Barbara Torris said...

I have a question...is there anything at all we can do about this? It is a bit like telling a 5 year old that their plane might crash in the ocean. They will worry but not be able to do anything about it.

If there is something we can do, let me know. Does out social media help? Can we tweet the legislature and tell them how worried we are? Will it do any good?

b+

http://www.retireinstyleblog.com

Janette said...

I've been writing my congressman.
Fix the TAX CODE!!!!! Now is the time since people are ready for just about anything.
I am ready for the cliff...not in a negative way. My understanding is that dividends and capital gains tax will go up ---but only on the people making more than $100,000 off of them. Sounds fair.
I also can see some of the cuts in Medicare...there are some major abuses out there for people who know the loops in the system (think power chairs). I find it amazing that a place that the average senior has a million in the bank has plenty of Medicare paid for power chairs--and yet the place I volunteer at has none!
AS for the military- start with the contractors!!!!! Get rid of most of them. Those are the Rumsfield cronies who are being made rich off of our troops!
I'm ready for the fall. It will be worth a spurt of unknown IF it really gets fixed (doubtful--- but there is always hope.)

Tom Sightings said...

I feel the frustration, but I think going over the cliff will be cutting off our nose to spite our face. And while I agree there isn't a whole lot we can do, it certainly can't hurt to talk about it and, yes, write your congressperson.

Raising taxes only on dividends and capital gains of over $100,000 sounds fair and reasonable to me, to tax the rich but protect retirees -- but unfortunately for us, the fiscal cliff affects everyone. The $100K limit would be a compromise that would have to be made.

And Olga . . . I feel your pain!

Linda Myers said...

We met with our financial planner today. One of the topics was the fiscal cliff. She said it might not be much of an effect, but it could be more serious. Wanted to make sure we have enough liquidity for a couple of years without having to tap investments (we're lucky to have pensions). She expects the market to come roaring back once the current foolishness passes.
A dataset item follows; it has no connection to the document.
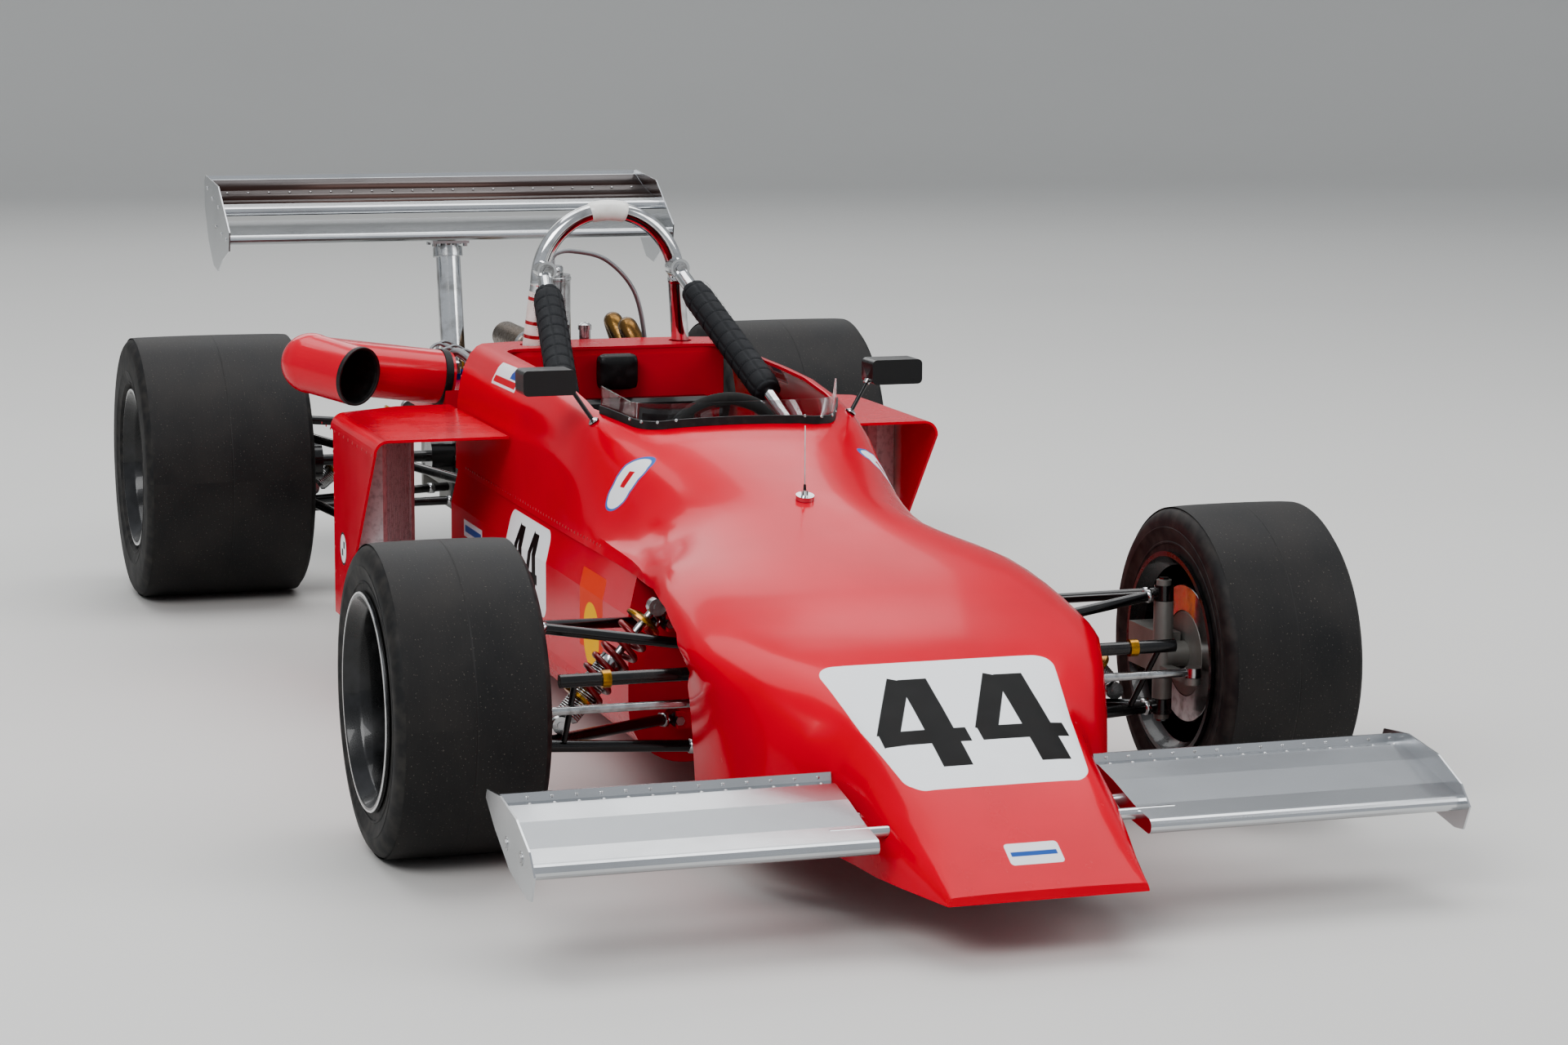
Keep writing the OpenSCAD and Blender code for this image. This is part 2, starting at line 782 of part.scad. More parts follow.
rack_r = 11;
track_rod_r = 7;
module steering_rack() {
    color("silver")
        at_front() {
            bar([-300, rack_y, rack_z], [300, rack_y, rack_z], rack_r);
            both_sides() {
                bar([300, rack_y, rack_z], [kingpin_x, rack_y, rack_z], track_rod_r);
                translate([kingpin_x, rack_y, rack_z - 8]) cylinder(h = 16, r = 14);
            }
        }
}

module front_upright() {
    arm_z = rack_z - 8 - 1;
    low = lower_joint_z + boss_h / 2 + 1;
    high = upper_joint_z - boss_h / 2 - 1;
    color("slategray")
        at_front() {
            translate([kingpin_x, 0, low]) cylinder(h = high - low, r = 17);
            for (z = [lower_joint_z, upper_joint_z])
                translate([kingpin_x, 0, z - 22]) cylinder(h = 44, r = kingpin_r);
            translate([kingpin_x, 0, lower_joint_z - 22]) cylinder(h = 9, r = 13);
            translate([kingpin_x, 0, upper_joint_z + 13]) cylinder(h = 9, r = 13);
            bar([kingpin_x, 0, front_tyre_r], [front_wheel_x + 45, 0, front_tyre_r], stub_r, 64);
            translate([kingpin_x - 11, rack_y, arm_z - 12]) cube([22, steering_arm, 12]);
            translate([kingpin_x, rack_y, arm_z - 12]) cylinder(h = 12, r = 13);
            translate([kingpin_x - 5, 5, front_tyre_r - 36]) cube([disc_x - 5 - kingpin_x, 129, 72]);
            translate([disc_x - 12, disc_r + 6, front_tyre_r - 36]) cube([34, 10, 72]);
            translate([disc_x + 10, 48, front_tyre_r - 36]) cube([12, disc_r - 38, 72]);
        }
}
module front_upright_left() front_upright();
module front_upright_right() mirror([1, 0, 0]) front_upright();
disc_x = 605;
disc_r = 118;

rear_upright_x = rear_wheel_x - 147;
module rear_uprights() {
    x = rear_upright_x;
    color("slategray")
        at_rear()
            both_sides()
                difference() {
                    union() {
                        bar([x - 20, 0, rear_tyre_r], [x + 70, 0, rear_tyre_r], 50);
                        translate([x - 15, -30, rear_tyre_r - 115]) cube([30, 60, 230]);
                        translate([x - 15, -58, rear_tyre_r - 115]) cube([30, 116, 30]);
                    }
                    bar([x - 60, 0, rear_tyre_r], [x + 120, 0, rear_tyre_r], axle_r + pin_gap, 64);
                }
}
axle_r = 28;

link_r = 10;
module rear_links() {
    face = rear_upright_x - 15;
    low = rear_tyre_r - 100;
    rod_front = -engine_bay + 3;
    color("dimgray")
        at_rear()
            both_sides() {
                bar([face - 1.5, -15, rear_tyre_r + 100], [gearbox_half_w + 1.5, -50, 362], link_r);
                bar([face - 3, 45, low], [gearbox_half_w + 2.6, 130, 200], link_r);
                bar([face - 2, -45, low], [gearbox_half_w + 1.6, -85, 200], link_r);
                bar([face - link_r - 0.6, 20, rear_tyre_r - 70],
                    [tub_half_w - 50, rod_front, 150], link_r);
                bar([face - link_r - 0.6, -5, rear_tyre_r + 70],
                    [tub_half_w - 50, rod_front, 350], link_r);
            }
}

module rear_coilovers() {
    color("red")
        at_rear()
            both_sides() {
                coilover([430, 60, 219.5], [205, 60, 400], 36);
            }
}

// ---------------------------------------------------------------- wheels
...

schmidleysscribblins,wordpress.com said...

Having studied this problem for a long time, I am convinced (almost) that falling off the cliff would not be a huge problem.

1.Reinstating the payroll tax would help Social Security recover a bit;

2.Congress and the president could lower taxes next year if the expiration of the 'Bush' tax cuts occurs and we could call them the Obama tax cuts which would make the Dems look like tax heroes;

3.Various departments of government would be forced to examine how they spend money.

I still maintain the Bowles-Simpson plan is the way to go.

Washington Post has a piece on the impending fiscal cliff today (12/2).

Dianne

As for Oliver Stone -- he ain't no historian.